In their lawsuit against the Biden administration, The Daily Wire noted that, as an employer, it is simply not their job to enforce the federal government’s vaccine mandates.
“We’re not the enforcement arm of the federal government,” the conservative media company’s co-CEO Jeremy Boreing wrote at the time.
“Forcing Americans to choose between their livelihoods and their freedom is a grotesque abuse of power and we won’t be a party to it,” he also said. “We will not incur the cost of implementing this testing regime. We will not incur the liability of inserting ourselves into the private health decisions and information of our employees. Our company was founded to stand against tyranny, and we will.”
The COVID-19 pandemic has paved the way for unprecedented expansion of government power. From the moment they first told us to shut down our businesses, pull our kids out of school, cancel our family gatherings and sheath our faces in public, despite dubious evidence that such a practice would even be effective at preventing the spread of the virus, we have been whizzing down a very slippery slope.

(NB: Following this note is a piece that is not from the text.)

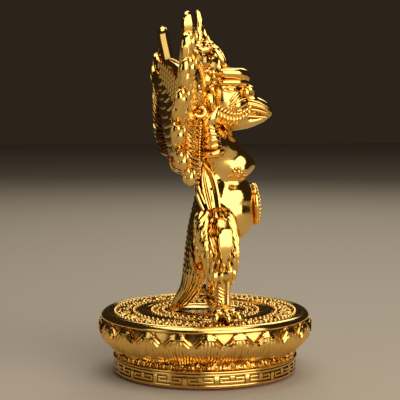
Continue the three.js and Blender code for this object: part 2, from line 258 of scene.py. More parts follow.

In Europe, the pandemic has paved the way for two-tiered societies to emerge in countries like Germany and Austria, where less than a century ago, separating citizens based on their standing with the government led to some of the most horrific examples of tyranny the world has ever seen.
It wasn’t long ago that, here in the United States, those deemed unfit to reproduce by governing bodies were forcibly sterilized.
These oh-so-recent examples of government overreach and medical tyranny in the modern, western world were being conducted in the name of progress and the greater good, make no mistake.
Tyrants always have a supposedly good reason why they need to take more control over your life, to subject you to their supposedly infallible “science,” and engineer humanity according to their supposedly virtuous aims.
You’ve heard the one about how to cook a frog, right? If you slowly increase the temperature of the water, the unwitting little amphibian never has any idea he’s heading slowly toward his demise until it is far too late.
What you’re being told is a perfectly lawful, sensible measure to further stop the spread of a disease has been used as an excuse to bring back fascism to Europe and turn American cities into microcosm “papers, please” societies. This is most certainly much, much more than “just” a vaccine mandate.
It’s a critical step towards an illiberal future that we might never be able to find our way out of if we allow this to continue.